Paul’s New Way of Knowing
Throughout the opening chapters of 2 Corinthians, Paul articulates a vision of the world seen from his position in Christ. Reality as it is perceived from the vantage point of the flesh is presented as a false alternative to how Paul sees it and wants his readers to see it. He, for example, contrasts Moses’ glory with that of the gospel and its messengers so that the gospel, although built on the death of Christ, is viewed as more glorious (3:1–18). Similarly, he insists that his sufferings are not indications of a failed mission, but paradoxically, expressions of the success of his work (2:12–17; 4:7–18; 6:3–10). The same for the body: although the present body is wasting away, and it appears then that Paul’s gospel cannot bring life, it is actually through wasting away that the glorious promises of resurrection are already being made evident (5:1–10). On what basis, though, does Paul make these claims for a re-envisioned world?
At the heart of this new outlook lies a shift in time. As Martyn has shown, “Paul’s statements establish an inextricable connexion between eschatology and epistemology.”[20] Because of the Christ-event, the times have shifted, and with the change of time arises a new and different way to understand. Second Corinthians 5:16 provides the foundation for this alternative claim about how to understand. There are two ways to know. The first is “according to the flesh” and is associated with the old age that has now passed away. The second way is not spelled out precisely by Paul, but given how Paul’s portrayal of the new way of viewing has centered on the Christ-event, it is probably best characterized as “according to the Christ-event.”[21]

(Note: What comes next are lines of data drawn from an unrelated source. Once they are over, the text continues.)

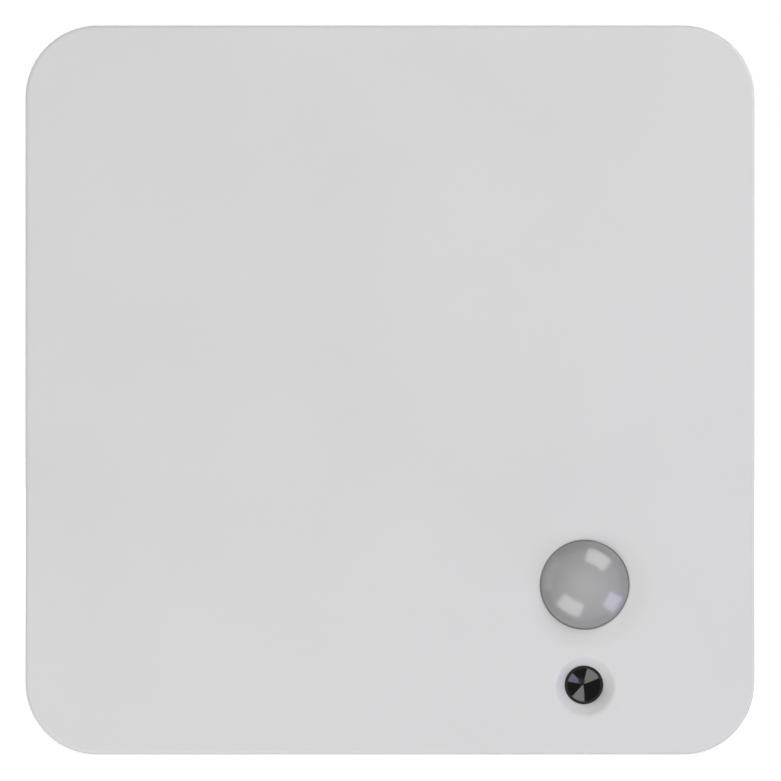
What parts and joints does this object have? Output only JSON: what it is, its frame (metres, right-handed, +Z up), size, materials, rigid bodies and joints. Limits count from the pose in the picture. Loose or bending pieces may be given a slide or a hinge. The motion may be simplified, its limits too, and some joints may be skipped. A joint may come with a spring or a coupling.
{
  "type": "occupancy sensor",
  "caption": "Square battery-powered wall sensor: its cover has a dished dome lens and a recessed light guide, and snaps over a flat back plate.",
  "frame": {"origin": "middle of the back plate's face that lies on the wall", "axes": "+X to the right as seen from the front, +Z up, +Y into the wall; the front looks along -Y"},
  "size_m": [0.086, 0.028, 0.086],
  "materials": {
    "housing_plastic": "fine matte texture, neutral white-grey",
    "plate_plastic": "plain moulded, neutral white-grey",
    "lens_plastic": "milky polyethylene, polished",
    "guide_plastic": "black, polished",
    "board_laminate": "green solder mask on glass laminate",
    "screw_steel": "zinc plated",
    "holder_plastic": "black moulded",
    "contact_nickel": "nickel-plated spring steel",
    "cell_metal": null,
    "can_steel": "nickel-plated sheet",
    "window_silicon": "dark coated silicon filter",
    "lead_gold": "gold-plated wire",
    "clear_package": "clear epoxy",
    "switch_plastic": "black",
    "button_plastic": "light grey",
    "chip_ceramic": "fired ceramic with tinned ends",
    "package_epoxy": "black moulding compound",
    "capacitor_aluminium": "bright rolled can"
  },
  "bodies": {
    "back_plate": {"back_plate": "plate_plastic"},
    "sensor_unit": {"front_cover": "housing_plastic", "lens_dome": "lens_plastic", "light_guide": "guide_plastic", "circuit_board": "board_laminate", "radio_module": "board_laminate", "board_screws": "screw_steel", "battery_holder": "holder_plastic", "positive_contact": "contact_nickel", "negative_contact": "contact_nickel", "bridge_contact": "contact_nickel", "upper_spring": "contact_nickel", "lower_spring": "contact_nickel", "pir_can": "can_steel", "pir_base": "can_steel", "pir_window": "window_silicon", "pir_leads": "lead_gold", "light_sensor": "clear_package", "status_light": "clear_package", "switch_body": "switch_plastic", "radio_shield": "can_steel", "radio_antenna": "chip_ceramic", "climate_sensor": "package_epoxy", "controller_chip": "package_epoxy", "amplifier_chip": "package_epoxy", "clock_crystal": "can_steel", "passive_chips": "chip_ceramic", "capacitor_can": "capacitor_aluminium", "capacitor_base": "package_epoxy"},
    "upper_cell": {"upper_battery": "cell_metal"},
    "lower_cell": {"lower_battery": "cell_metal"},
    "service_button": {"service_button": "button_plastic"}
  },
  "joints": [
    {"name": "unit_pull_off", "type": "slide", "parent": "back_plate", "child": "sensor_unit", "axis": [0, -1, 0], "range_m": [0, 0.06]},
    {"name": "upper_cell_push", "type": "slide", "parent": "sensor_unit", "child": "upper_cell", "axis": [-1, 0, 0], "range_m": [0, 0.0012], "stiffness_N_per_m": 800, "springref_m": -0.0015, "deforming": ["upper_spring"]},
    {"name": "lower_cell_push", "type": "slide", "parent": "sensor_unit", "child": "lower_cell", "axis": [1, 0, 0], "range_m": [0, 0.0012], "stiffness_N_per_m": 800, "springref_m": -0.0015, "deforming": ["lower_spring"]},
    {"name": "button_press", "type": "slide", "parent": "sensor_unit", "child": "service_button", "axis": [0, -1, 0], "range_m": [0, 0.00025], "stiffness_N_per_m": 2000, "springref_m": -0.00005}
  ]
}
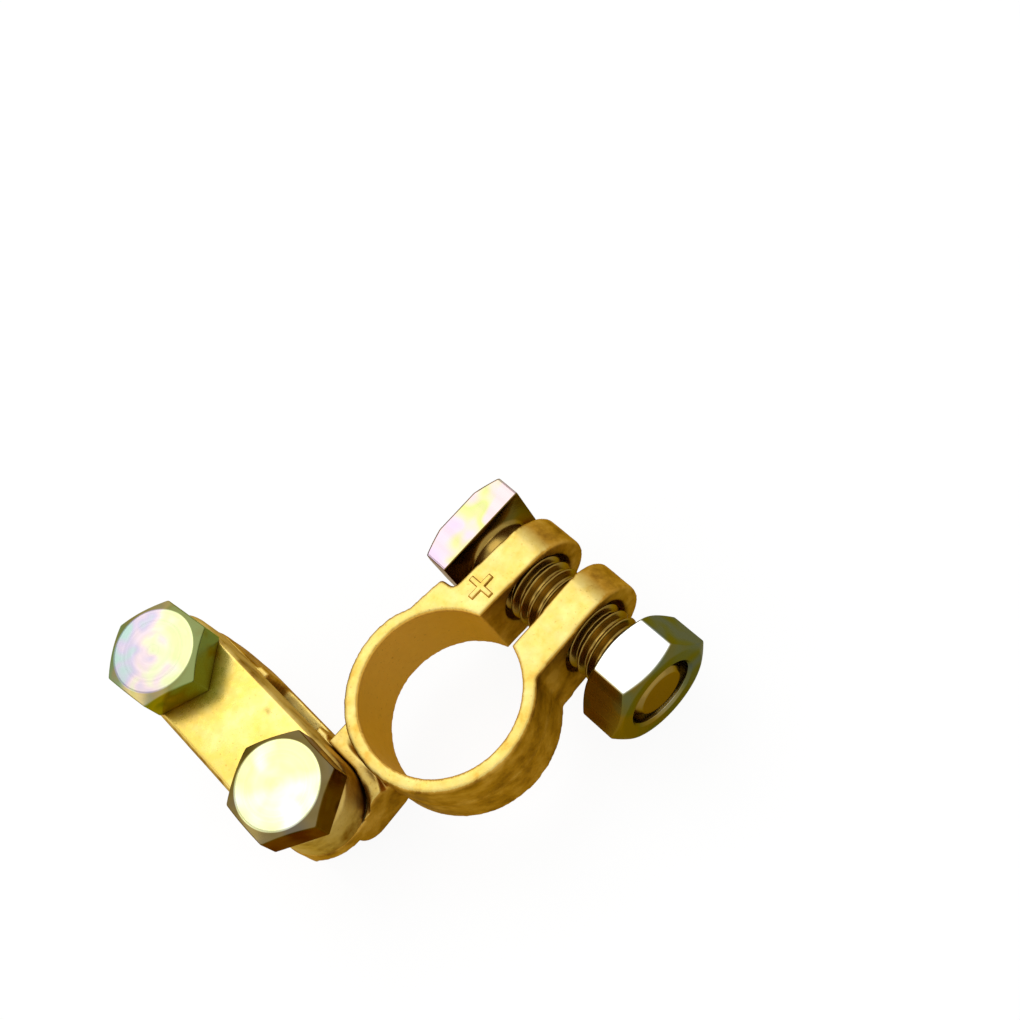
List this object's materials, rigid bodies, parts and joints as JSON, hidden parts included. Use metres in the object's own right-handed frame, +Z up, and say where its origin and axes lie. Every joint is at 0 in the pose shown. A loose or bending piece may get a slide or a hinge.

This alternative way of seeing causes Paul to re-envision everything around him, and his previous comments have given examples of this. But in what way has it caused him to rethink the plight of humanity and God’s solution?
Reconciliation according to the Old Way of Knowing
Paul’s account of divine deliverance in 2 Cor. 5:18-21 centers on the concept of reconciliation. Although not extremely common in Jewish circles, the idea of divine reconciliation was known and there was a fairly consistent way of formulating it. Second Maccabees functions well as a representative text.[22]
As is repeated on several occasions, the breakdown in the divine-human relationship is a result of the people’s sins. The people suffer and the temple can be desecrated “because of the sins of those who live in the city” (2 Macc. 5:17). The resolution to this problem is an action performed by humans. In his opening greeting, the writer expresses his hope that God “may hear your prayers and be reconciled to you (καταλλαγείη ὑμῖν) and not abandon you in the time of evil” (1:5). In these verses, there seems to be a sequential progres
sion and a causal relationship between the prayers heard and God’s decision to be reconciled to his people. This idea that prayer is linked with reconciliation comes out also in 8:29, where the people implore God “to be wholly reconciled” (εἰς τέλος καταλλαγῆναι). In the account of the seven martyred sons, the final son defies the king by announcing that while “we are suffering for our sins,” God’s anger will not last forever and “he will again be reconciled to his servants” (πάλιν καταλλαγήσεται τοῖς ἑαυτοῦ δούλοις, 7:32–33). It is precisely through the action of the brothers that God’s wrath will come to an end (ἐν ἐμοὶ δὲ καὶ τοῖς ἀδελφοῖς μου στῆσαι τὴν τοῦ παντοκράτορος ὀργὴν τὴν ἐπὶ τὸ σύμπαν ἡμῶν γένος δικαίως ἐπηγμένην, 7:38). Indeed, their martyrdom has an atoning affect and removes the cause of God’s wrath against the people. It is because of acts such as this and the prayers of the people that the author can remark, “what was forsaken in the wrath of the Almighty was restored again in all its glory when the great Lord became reconciled” (5:20). Moreover, in these texts, it is the human who initiates the process of reconciliation, and God responds accordingly. While the author acknowledges the disobedience of the people, this in itself presents no significant problem. He conceives of the people as morally competent agents who are able through acts of prayer or martyrdom to secure God’s favor.